We will need an established TV megastar. Hmm. Cathy Macdonald or Tony Kearney? Sorry, a hoaney, but that shoddy Barra Gaelic hardly compares with that heady lilt produced by a fine pair of lungs refreshed from birth with the flung spume of West Loch Roag. The former Miss Earshader, Crulivig and Lundale of 1976 will be first in so she can choose her quarters. Only right, I think.

What about a has-been? Sadly, there was no one on The A Team who spoke Gaelic. Singers? Well, a month ago, I might have agreed to give the old tooth-yanker Alasdair Gillies just another five minutes of fame.

But he is a star again. He was so tear-jerkingly good on the programme through the Bells that he had my own wife welling up, just as he did back in the 1970s. That lad will go far.

It is always a good idea to keep everyone sane in the Big Brathair house by having the voice of the common man in there – someone a bit off-the-wall but dispensing pearls of wisdom, when they are not wearing them.

Which is why, after also helping lever us into 2009 with that televisual treat, we should call upon that most photogenic if somewhat earnest of Uist housewives. Step forward Mrs Jessie Lexy MacIsaac.

What will I drink at New Year?

CHRISTMAS morning and after I had tuned into Angela MacKinnon and Terry Wogan for a bit, the little schnauzer nuzzled me and dragged me out for a Christmas morning walk on Melbost beach.

Contrary to islanders’ reputations, there were loads of healthy people running about with their pooches. Hector was chased off again by a great wee Rudhach dog that is always rushing pell-mell after balls along the beach. Mine tried to join in by trying to make off with one of them. Big mistake.

That is one heck of a lively mutt belonging, I think, to Iain the sparky in Garrabost. He is one dog that doesn’t like other ones playing with his balls. After getting a flash of those wee white fangs, Hector wisely decided instead to investigate the flotsam and jetsam with his master. That’s me.

We found a German beer bottle, a doll that turned out to be very chewy and some important-looking papers marked Human Resources – Private and Confidential. And then piddled on them. That was Hector, not me. Interesting letters, though. Can’t make out the address because Hector somehow smudged it. Just phone me if you think they are yours. Just tell me the words that come after “You are hereby dismissed because . . .”

Further along, we met Nick Cotton. He is looking well these days after getting out of prison, setting up his own plumbing business and returning to Walford to see his dear ol’ muvver, Dot Cotton. Of course, that is just in EastEnders. In real life, he is just like you and me and calls himself Ewen France.http://www.bbc.co.uk/threecounties/content/images/2005/02/18/bouncers_cotton_2002_150_150x190.jpg

When he gets back to Stornoway, he even has an ordinary day job so paparazzi types like Bill Lucas and Murdo Maclean won’t be sniffing around. For about 25 years he has been slipping back here to the island where he has been working between scenes as the manager of the Gael Force creel factory in Island Road.

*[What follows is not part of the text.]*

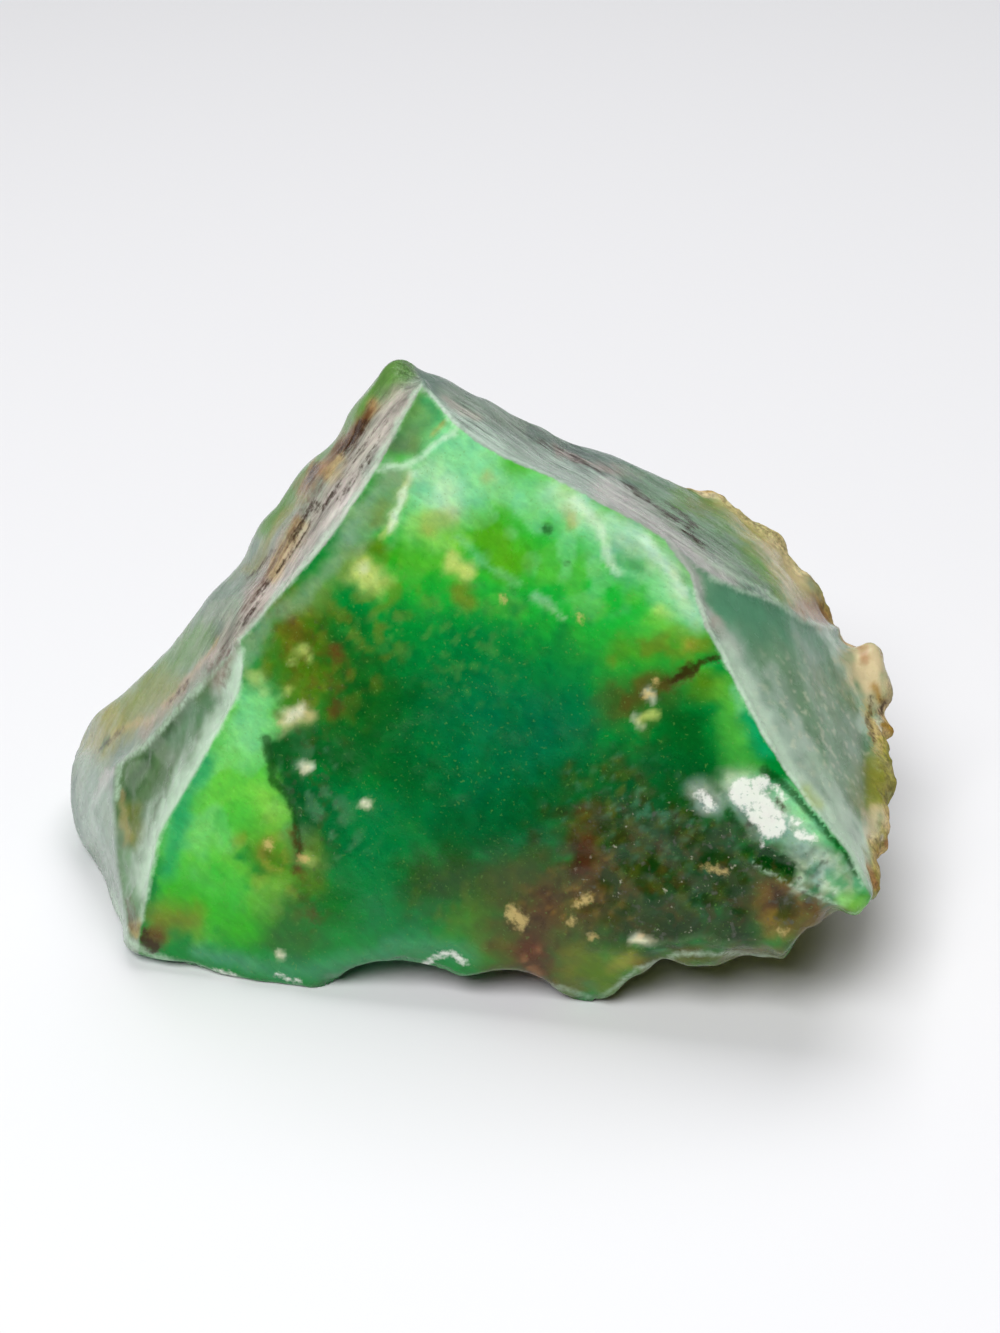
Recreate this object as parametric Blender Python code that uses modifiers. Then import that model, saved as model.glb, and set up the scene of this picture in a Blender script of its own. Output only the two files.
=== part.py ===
"""Raw chrysoprase: one broken block of green chalcedony with a crust of its host rock.

Blender 4.5, metres, +Z up.  The front of the block faces -Y, and the crust is along its right
side (+X) and over the right of its back.  The origin is the bottom centre of the stone's box.

The block is the convex hull of its named corners.  Flake scars are struck off it, lumps of
crust are grown onto it, its breaks are worn a little round, its faces are left uneven, and it
is cut flat where it rests.
"""

import math
import random

import bmesh
import bpy
from mathutils import Matrix, Vector, noise
from mathutils.bvhtree import BVHTree

MM = 0.001

STONE = "chrysoprase"

# Driving dimensions, in millimetres.
VOXEL = 0.45            # cell of the mesh that the breaks are worn on
WEAR_PASSES = 3         # smoothing passes over that mesh
WEAR_LOSS = 0.10        # what the smoothing takes off, given back
FOOT_CUT = 0.30         # height at which the underside is cut flat
FACE_COUNT = 7500       # triangles in the finished stone

# Unevenness of the faces: (spacing, height) of each layer of noise, in millimetres.
FACE_WAVES = [(7.0, 0.22), (2.6, 0.07)]
CRUST_WAVES = [(1.7, 0.30)]
CRUST_REACH = 1.1       # how far from a lump's middle its roughness fades out, in lump radii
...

After seeing him on the beach, I was surprised then to see him pop up on the telly in the evening. I didn’t know there were any flights on Christmas Day. Unless, maybe just maybe, they are two completely different people? No, don’t be silly. That would be uncanny.

After skirting nervously past the famous actor – or could it really have been the cuddly and loveable factory boss? – me and the schnauzer then met a beachcombing toff immaculately kitted out in a white suit and cravat and jumped all over him, leaving a big wet mark on the front of his trousers. Hector again, not me. Sorry, mister. Then, right down by the Eye Church, we came across two genteel ladies of Point district and jumped all over them and licked their faces. No, not Hector. That was me.

And for New Year’s Day tomorrow? We will go out for our constitutional somewhere. However, I have decided that I am going to start 2009 by drinking all day. But it will all be clear water from a hole in the ground. It’s true.

Months ago, I responded to an e-mail challenge from a charming young public relations practitioner who assured me that if I would try for a few weeks a certain celebrity beauty water, she would let me have a consignment free. It was full of minerals and vitamins and other things that ugly people obviously just aren’t interested in. Beauty water? Get off me. No way. Hold on, did you say free? I was up for that and e-mailed her right back. We buy water anyway. Why the heck not?

Then I heard nothing for ages. I felt foolish. It was obviously beauty-conscious, slinky women they wanted. Like Myleene Klass or Cathy Macdonald. Harrumph. Then one day these big boxes of Willow Spring Water arrived. What every great skincare regime needs, it said. Why drink any old water when you can have one that has naturally-occurring beautifying properties?

This water comes from the Holy Well of Cartmel in the Lake District where once stood a forest of white willow trees. It claims a unique blend of minerals like salicin and high levels of calcium that have supposedly worked wonders for some ugly people trying to look good. Aye right, but not from rubbery old rhinoceros hide like mine.

A few celebs including model Alex Curran, the Sugababes and TV chef Clarissa Dickson Wright say it works. Ah well, two out of three ain’t bad. They say it is also good for the boobs. I just hope that includes manboobs.

So I’m going to glug my way through seven boxes of it. And instead of knocking back dehydrating uisge beath tomorrow, I will instead swig pure Willow Water, eat no solids then wait to be transformed into the new and beautiful me. Slainte.